** Source material **
* * * * * * * * *

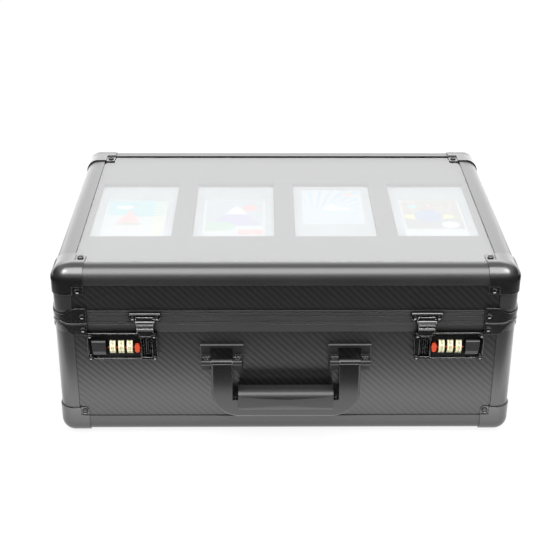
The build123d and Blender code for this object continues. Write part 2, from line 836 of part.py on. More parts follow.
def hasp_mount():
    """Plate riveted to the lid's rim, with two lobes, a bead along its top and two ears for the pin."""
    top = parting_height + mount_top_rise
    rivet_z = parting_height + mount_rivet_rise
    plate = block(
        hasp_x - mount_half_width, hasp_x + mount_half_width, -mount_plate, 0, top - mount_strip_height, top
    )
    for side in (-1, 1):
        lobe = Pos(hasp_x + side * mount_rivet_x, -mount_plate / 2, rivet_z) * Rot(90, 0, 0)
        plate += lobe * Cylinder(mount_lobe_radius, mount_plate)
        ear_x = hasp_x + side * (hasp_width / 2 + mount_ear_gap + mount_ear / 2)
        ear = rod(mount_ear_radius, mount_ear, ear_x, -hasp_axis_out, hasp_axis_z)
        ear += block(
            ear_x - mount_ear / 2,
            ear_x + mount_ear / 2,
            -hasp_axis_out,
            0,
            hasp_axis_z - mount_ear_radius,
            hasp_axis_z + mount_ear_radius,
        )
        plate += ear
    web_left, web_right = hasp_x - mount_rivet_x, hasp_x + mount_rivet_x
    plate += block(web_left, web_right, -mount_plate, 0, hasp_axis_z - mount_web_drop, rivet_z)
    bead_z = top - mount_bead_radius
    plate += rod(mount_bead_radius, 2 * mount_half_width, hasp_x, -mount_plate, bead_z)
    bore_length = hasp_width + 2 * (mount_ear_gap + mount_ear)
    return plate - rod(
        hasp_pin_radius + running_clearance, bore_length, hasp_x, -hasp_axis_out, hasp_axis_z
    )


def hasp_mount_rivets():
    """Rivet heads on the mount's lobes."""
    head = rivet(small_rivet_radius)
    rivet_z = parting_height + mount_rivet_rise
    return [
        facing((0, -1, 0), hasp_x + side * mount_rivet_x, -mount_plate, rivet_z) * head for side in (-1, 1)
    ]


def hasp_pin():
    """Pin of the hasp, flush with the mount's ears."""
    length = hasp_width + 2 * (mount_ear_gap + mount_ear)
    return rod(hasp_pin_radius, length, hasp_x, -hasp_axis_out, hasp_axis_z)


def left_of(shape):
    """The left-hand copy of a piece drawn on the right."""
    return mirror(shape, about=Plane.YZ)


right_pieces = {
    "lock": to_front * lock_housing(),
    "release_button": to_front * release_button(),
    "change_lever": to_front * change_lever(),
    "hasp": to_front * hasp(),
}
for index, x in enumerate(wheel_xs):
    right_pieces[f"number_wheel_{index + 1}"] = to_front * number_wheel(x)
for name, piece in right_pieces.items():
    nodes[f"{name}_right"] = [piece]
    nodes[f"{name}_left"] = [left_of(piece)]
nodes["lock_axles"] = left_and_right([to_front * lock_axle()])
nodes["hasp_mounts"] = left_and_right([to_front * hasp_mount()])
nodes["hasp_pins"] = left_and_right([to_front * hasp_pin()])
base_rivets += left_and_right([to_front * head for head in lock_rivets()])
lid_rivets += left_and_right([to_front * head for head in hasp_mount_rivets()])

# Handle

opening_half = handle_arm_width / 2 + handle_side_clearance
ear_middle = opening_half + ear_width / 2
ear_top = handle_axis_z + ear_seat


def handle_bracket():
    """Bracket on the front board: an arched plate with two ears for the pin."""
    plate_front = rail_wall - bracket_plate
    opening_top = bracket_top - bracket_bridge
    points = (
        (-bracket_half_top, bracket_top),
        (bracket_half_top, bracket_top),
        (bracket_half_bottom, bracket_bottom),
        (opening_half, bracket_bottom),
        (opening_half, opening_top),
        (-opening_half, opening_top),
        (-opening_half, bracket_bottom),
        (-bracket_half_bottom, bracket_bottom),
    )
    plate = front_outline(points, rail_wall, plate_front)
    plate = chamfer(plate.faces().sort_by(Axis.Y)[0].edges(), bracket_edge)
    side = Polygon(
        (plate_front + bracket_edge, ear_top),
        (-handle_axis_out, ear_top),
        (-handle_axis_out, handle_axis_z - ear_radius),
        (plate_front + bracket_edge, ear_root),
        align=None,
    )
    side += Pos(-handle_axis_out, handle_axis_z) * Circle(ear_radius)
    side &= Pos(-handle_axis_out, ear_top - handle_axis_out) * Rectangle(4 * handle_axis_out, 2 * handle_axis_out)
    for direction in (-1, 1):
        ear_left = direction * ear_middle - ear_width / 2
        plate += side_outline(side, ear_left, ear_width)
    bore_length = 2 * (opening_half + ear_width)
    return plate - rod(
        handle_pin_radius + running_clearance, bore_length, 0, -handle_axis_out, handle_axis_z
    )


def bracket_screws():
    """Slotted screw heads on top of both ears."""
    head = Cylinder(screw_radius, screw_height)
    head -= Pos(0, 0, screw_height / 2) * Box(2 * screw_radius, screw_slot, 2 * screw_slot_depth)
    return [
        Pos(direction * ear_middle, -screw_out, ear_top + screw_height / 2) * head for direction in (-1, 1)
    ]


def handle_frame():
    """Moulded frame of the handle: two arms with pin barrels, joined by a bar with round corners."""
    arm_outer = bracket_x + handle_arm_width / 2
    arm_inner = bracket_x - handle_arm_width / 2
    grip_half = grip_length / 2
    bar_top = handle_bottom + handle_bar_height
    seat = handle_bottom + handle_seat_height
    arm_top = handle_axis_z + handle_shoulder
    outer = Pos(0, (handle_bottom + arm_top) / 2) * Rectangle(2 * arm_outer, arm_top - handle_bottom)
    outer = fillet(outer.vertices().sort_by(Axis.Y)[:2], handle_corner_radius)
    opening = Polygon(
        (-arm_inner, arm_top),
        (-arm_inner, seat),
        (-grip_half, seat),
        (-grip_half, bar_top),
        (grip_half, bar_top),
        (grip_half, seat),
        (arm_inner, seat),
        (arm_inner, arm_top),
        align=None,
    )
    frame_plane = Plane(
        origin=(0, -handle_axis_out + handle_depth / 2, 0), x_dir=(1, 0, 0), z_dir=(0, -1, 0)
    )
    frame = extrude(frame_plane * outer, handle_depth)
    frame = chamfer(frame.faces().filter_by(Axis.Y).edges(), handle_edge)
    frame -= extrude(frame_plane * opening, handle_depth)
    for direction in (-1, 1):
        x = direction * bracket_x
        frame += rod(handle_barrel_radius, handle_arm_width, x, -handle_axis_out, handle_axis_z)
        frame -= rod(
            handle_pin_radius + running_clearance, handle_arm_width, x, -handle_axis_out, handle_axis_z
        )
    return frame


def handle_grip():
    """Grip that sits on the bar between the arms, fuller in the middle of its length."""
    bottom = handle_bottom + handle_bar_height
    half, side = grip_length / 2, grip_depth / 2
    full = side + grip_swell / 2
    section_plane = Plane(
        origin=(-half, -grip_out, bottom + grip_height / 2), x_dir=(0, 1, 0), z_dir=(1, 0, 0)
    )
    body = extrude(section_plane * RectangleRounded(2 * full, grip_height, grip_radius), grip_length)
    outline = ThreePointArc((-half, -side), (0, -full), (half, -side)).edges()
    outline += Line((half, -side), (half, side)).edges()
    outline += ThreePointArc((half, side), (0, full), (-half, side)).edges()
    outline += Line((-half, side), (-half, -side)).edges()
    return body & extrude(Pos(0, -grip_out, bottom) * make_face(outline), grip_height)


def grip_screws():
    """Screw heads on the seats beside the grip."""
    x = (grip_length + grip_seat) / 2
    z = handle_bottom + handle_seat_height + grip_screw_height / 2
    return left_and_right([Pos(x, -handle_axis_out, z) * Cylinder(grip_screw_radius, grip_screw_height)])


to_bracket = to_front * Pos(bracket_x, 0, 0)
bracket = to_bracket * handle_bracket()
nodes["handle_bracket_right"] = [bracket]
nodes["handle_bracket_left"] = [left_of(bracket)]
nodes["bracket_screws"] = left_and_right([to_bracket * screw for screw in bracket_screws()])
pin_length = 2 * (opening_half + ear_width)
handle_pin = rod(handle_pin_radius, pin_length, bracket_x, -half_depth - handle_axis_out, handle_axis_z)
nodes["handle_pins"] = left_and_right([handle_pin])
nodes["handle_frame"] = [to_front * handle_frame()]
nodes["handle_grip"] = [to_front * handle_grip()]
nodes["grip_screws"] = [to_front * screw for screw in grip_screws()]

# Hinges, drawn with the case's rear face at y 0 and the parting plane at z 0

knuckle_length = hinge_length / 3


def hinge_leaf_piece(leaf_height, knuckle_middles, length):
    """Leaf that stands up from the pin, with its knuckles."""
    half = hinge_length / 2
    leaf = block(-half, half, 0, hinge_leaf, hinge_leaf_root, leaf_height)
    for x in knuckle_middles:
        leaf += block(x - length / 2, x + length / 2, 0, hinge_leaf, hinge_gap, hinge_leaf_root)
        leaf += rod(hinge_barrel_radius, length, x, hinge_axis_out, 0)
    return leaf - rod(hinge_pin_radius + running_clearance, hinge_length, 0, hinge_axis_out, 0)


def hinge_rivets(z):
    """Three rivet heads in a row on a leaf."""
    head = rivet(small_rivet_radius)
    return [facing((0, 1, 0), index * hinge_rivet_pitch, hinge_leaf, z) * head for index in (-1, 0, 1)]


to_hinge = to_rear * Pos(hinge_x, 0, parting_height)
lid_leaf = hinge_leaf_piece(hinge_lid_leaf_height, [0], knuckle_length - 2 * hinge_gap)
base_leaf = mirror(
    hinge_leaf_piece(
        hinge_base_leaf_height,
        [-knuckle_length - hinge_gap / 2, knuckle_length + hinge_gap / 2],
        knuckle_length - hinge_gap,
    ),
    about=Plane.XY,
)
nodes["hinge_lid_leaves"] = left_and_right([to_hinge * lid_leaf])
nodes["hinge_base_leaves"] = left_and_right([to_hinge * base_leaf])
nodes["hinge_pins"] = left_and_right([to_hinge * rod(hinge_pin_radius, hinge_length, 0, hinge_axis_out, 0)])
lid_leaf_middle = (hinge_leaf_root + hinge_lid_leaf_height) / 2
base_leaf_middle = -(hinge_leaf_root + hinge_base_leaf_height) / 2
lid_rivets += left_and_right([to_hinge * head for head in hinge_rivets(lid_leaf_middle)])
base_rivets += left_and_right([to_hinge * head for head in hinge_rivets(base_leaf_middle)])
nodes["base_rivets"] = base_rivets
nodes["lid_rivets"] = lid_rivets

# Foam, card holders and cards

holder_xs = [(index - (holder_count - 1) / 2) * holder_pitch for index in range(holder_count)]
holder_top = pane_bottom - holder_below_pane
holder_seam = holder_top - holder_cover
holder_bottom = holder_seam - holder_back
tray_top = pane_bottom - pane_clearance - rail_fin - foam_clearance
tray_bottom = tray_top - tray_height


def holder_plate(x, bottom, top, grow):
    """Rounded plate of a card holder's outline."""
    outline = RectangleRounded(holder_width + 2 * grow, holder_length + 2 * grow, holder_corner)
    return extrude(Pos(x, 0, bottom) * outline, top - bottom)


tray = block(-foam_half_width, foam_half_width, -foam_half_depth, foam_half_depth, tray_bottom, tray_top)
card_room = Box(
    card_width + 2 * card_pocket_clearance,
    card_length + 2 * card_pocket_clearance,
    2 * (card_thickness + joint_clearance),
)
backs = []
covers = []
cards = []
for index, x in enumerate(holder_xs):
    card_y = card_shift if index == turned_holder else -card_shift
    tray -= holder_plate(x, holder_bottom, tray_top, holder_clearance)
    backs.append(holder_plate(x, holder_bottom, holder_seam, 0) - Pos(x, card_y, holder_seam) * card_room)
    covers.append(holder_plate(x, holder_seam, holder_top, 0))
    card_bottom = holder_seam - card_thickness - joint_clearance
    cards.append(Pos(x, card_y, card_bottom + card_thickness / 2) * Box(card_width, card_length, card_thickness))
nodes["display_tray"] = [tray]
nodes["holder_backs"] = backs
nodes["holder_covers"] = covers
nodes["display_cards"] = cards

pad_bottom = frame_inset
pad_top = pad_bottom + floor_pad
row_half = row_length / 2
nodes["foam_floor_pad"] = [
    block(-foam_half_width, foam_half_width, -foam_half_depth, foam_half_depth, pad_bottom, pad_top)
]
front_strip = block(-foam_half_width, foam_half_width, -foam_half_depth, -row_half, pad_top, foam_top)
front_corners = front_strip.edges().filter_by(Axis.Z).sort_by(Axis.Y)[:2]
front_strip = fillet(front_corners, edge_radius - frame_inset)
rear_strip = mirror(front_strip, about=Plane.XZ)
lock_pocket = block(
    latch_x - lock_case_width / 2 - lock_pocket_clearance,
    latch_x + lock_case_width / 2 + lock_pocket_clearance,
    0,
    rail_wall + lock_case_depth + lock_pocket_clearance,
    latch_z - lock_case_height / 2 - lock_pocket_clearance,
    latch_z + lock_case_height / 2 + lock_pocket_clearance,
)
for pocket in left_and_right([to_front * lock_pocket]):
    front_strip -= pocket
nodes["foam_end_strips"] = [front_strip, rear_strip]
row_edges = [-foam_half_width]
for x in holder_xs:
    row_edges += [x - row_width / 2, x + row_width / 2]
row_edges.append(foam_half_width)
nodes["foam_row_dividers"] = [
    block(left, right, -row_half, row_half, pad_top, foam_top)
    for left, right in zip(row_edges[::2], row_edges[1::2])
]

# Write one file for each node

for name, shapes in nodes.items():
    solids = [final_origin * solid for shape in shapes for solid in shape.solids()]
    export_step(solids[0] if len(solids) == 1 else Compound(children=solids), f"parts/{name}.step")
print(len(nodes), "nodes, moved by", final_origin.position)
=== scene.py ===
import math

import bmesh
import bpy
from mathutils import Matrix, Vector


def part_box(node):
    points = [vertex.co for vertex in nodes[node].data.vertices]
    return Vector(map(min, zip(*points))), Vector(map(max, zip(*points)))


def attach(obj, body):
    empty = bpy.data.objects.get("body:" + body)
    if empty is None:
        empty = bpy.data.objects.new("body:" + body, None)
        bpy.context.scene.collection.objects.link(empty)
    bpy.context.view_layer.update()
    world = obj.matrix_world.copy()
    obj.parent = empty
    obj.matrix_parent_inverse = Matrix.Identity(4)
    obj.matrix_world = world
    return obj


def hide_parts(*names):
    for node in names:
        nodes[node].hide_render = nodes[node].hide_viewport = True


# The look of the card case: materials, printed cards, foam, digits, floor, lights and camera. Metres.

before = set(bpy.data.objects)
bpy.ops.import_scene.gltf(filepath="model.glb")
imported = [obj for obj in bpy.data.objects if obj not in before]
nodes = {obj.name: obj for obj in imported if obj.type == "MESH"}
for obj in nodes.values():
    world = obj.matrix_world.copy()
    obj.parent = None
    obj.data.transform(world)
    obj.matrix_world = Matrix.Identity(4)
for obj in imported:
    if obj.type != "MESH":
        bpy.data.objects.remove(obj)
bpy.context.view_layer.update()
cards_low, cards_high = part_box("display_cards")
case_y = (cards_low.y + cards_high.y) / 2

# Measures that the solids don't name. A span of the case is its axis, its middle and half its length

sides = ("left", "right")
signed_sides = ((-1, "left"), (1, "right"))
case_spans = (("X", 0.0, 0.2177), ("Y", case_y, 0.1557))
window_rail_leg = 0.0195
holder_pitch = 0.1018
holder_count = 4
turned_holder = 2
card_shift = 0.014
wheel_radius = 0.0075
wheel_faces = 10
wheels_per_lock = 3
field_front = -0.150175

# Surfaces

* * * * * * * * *

** What is required **
What do the lines above say from the one containing "for name, shapes" down to the one containing "if empty is"? Return them exactly, both end lines included, and only them.

** Exercise output **
for name, shapes in nodes.items():
    solids = [final_origin * solid for shape in shapes for solid in shape.solids()]
    export_step(solids[0] if len(solids) == 1 else Compound(children=solids), f"parts/{name}.step")
print(len(nodes), "nodes, moved by", final_origin.position)
=== scene.py ===
import math

import bmesh
import bpy
from mathutils import Matrix, Vector


def part_box(node):
    points = [vertex.co for vertex in nodes[node].data.vertices]
    return Vector(map(min, zip(*points))), Vector(map(max, zip(*points)))


def attach(obj, body):
    empty = bpy.data.objects.get("body:" + body)
    if empty is None:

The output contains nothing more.